Moody's downgrades Voith to Ba1; stable outlook

07 Sep 2015

Frankfurt am Main, September 07, 2015 -- Moody's Investors Service has today downgraded Voith GmbH's ("Voith") senior unsecured notes to Ba1 from Baa3. Concurrently, Moody's has today assigned a Ba1 Corporate Family Rating and a Ba1-PD Probability of Default Rating to Voith. The outlook on all the ratings is stable. Today's rating action concludes the review for possible downgrade of Voith's ratings that Moody's initiated on 5 June 2015.

RATINGS RATIONALE

"We have downgraded Voith to Ba1, because of the company's weakening capital structure and cash flow generation, which is predominantly driven by weak operations in its Paper division that is currently being restructured", says Martin Fujerik, Moody's lead analyst for Voith. For the 12 month to March 2015 period, Voith's Moody's-adjusted debt/EBITDA stood at 7.2x, its Moody's-adjusted EBITA margin at 2.3% and its Moody's-adjusted retained cash flow/net debt at 9.7%. Even after taking into account material restructuring costs of around EUR140 million booked in personnel costs in the first half of the 2014-15 fiscal year ending 30 September 2015 (FY2014-15), its adjusted debt/EBITDA ratio of around 5x exceeds the trigger we set for a downgrade.

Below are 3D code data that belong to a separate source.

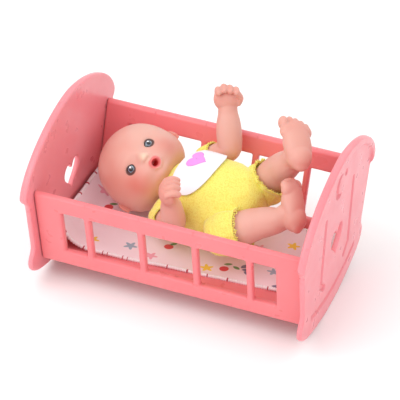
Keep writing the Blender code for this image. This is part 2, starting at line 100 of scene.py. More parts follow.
head_middle = joint_place("head_turn")
eye_boxes = [np.mean(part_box(f"eye_{side}"), axis=0) for side in ("left", "right")]
HEAD = square_axes(np.array(joints["head_turn"]["axis"]), sum(eye_boxes) / 2 - head_middle)
HEAD_HALF = 0.155
print("L", L, "rails from", round(GROUND, 4), "doll middle", np.round(doll_middle, 4))


def on_doll(points):
    """From the doll's own axes, in shares of L, to metres in the row frame."""
    return doll_middle + np.asarray(points, float) @ DOLL * L


def on_head(points):
    """From the head's own axes, in half head widths, to metres in the row frame."""
    return head_middle + np.asarray(points, float) @ HEAD * HEAD_HALF * L


# %% [markdown]
# The camera looks down at the cradle from the foot end's front corner through a long lens, so
# parallel rails stay nearly parallel. Its three axes come from two angles and a small roll.

# %% Camera
AZIMUTH, ELEVATION, ROLL = np.radians([19.128, 34.802, 2.876])
CAMERA_DISTANCE, LENS, SENSOR = 8.2352, 206.0, 36.0
back = np.array([math.sin(AZIMUTH) * math.cos(ELEVATION),
                 -math.cos(AZIMUTH) * math.cos(ELEVATION), math.sin(ELEVATION)])
level = np.array([math.cos(AZIMUTH), math.sin(AZIMUTH), 0.0])
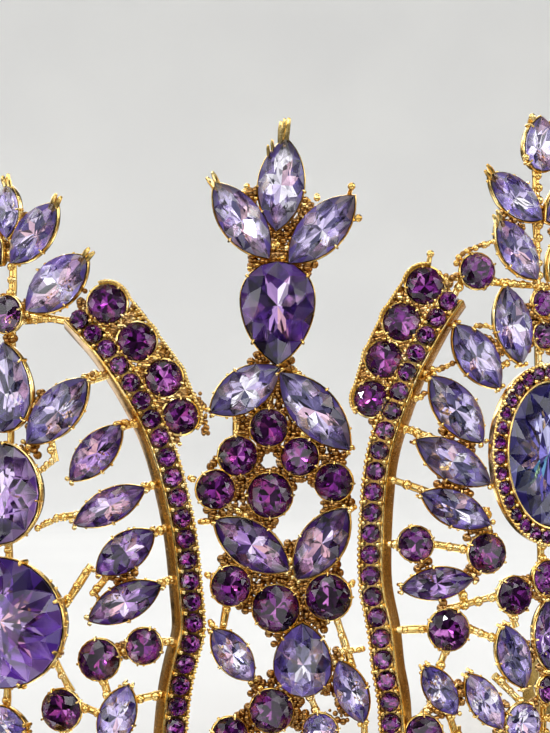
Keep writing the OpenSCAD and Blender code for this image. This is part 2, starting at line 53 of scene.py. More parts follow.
# Columns of the stone tables: name, cut, turn from the section's centre line,
# height, lean, length, width, colour
# ---- Tables
spire_stones = [
    ["top_centre_navette", "navette",  0.7, 92.4,    6, 13.2,  6.4, lilac],
    ["top_left_navette",   "navette", -3.8, 87.3,  -36, 13.0,  5.9, lilac],
    ["top_right_navette",  "navette",  5.3, 86.0,   45, 13.0,  6.1, lilac],
    ["pear",               "pear",     0.3, 74.3,  180, 14.4, 10.2, violet],
    ["left_leaf",          "navette", -3.4, 63.7, -123, 11.4,  5.8, lilac],
    ["right_leaf",         "navette",  4.5, 60.8,  138, 14.4,  6.2, lilac],
    ["upper_round",        "round",   -0.7, 58.5,    0,  5.1,  5.1, amethyst],
    ["left_round",         "round",   -4.2, 54.6,    0,  5.3,  5.3, amethyst],
    ["right_round",        "round",    2.8, 54.5,    0,  5.1,  5.1, amethyst],
    ["far_left_round",   "round",  -6.6, 50.0,    0,  5.2,  5.2, amethyst],
    ["middle_round",       "round",   -0.6, 49.2,    0,  6.1,  6.1, amethyst],
    ["far_right_round",    "round",    6.5, 51.0,    0,  5.1,  5.1, amethyst],
    ["left_wing",          "navette", -2.6, 42.4,  -56, 12.2,  5.8, violet],
    ["right_wing",         "navette",  5.2, 42.6,   36, 11.8,  5.8, violet],
    ["low_left_round",   "round",  -4.9, 36.9,    0,  5.3,  5.3, amethyst],
    ["low_middle_round",   "round",    0.1, 33.8,    0,  6.3,  6.3, amethyst],
    ["low_right_round",  "round",   5.9, 35.4,    0,  6.1,  6.1, amethyst]
]
spire_low_stones = [
    ["", "navette", -4.7, 27.6,  -38,  8.8, 4.5, lilac],
    ["", "pear",     3.1, 26.9,    0,  9.8, 7.8, lilac],
    ["", "navette",  8.3, 22.8,  -22,  8.8, 4.3, lilac],
    ["", "round",   -0.4, 20.0,    0,  5.8, 5.8, amethyst],
    ["", "round",    5.0, 17.4,    0,  4.6, 4.6, lilac],
    ["", "round",   -5.0, 16.8,    0,  4.8, 4.8, amethyst]
]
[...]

The major contributor to a heightened leverage is Voith's Paper division (27% of group revenues in FY2013-14, and historically one of the strongest profit contributors), which is facing structural changes in some of its end markets. Demand from the graphic grade paper machines has fallen dramatically in the last couple of years as digital media devices are increasingly replacing printed newspapers, magazines and books; a trend, which is unlikely to reverse. Voith's management has taken measures to adjust production capacities and to strengthen its position in the Asian mid-market segment, with focus shifting towards boards, packaging and tissue products with stronger underlying growth, but also with more competition from Chinese players.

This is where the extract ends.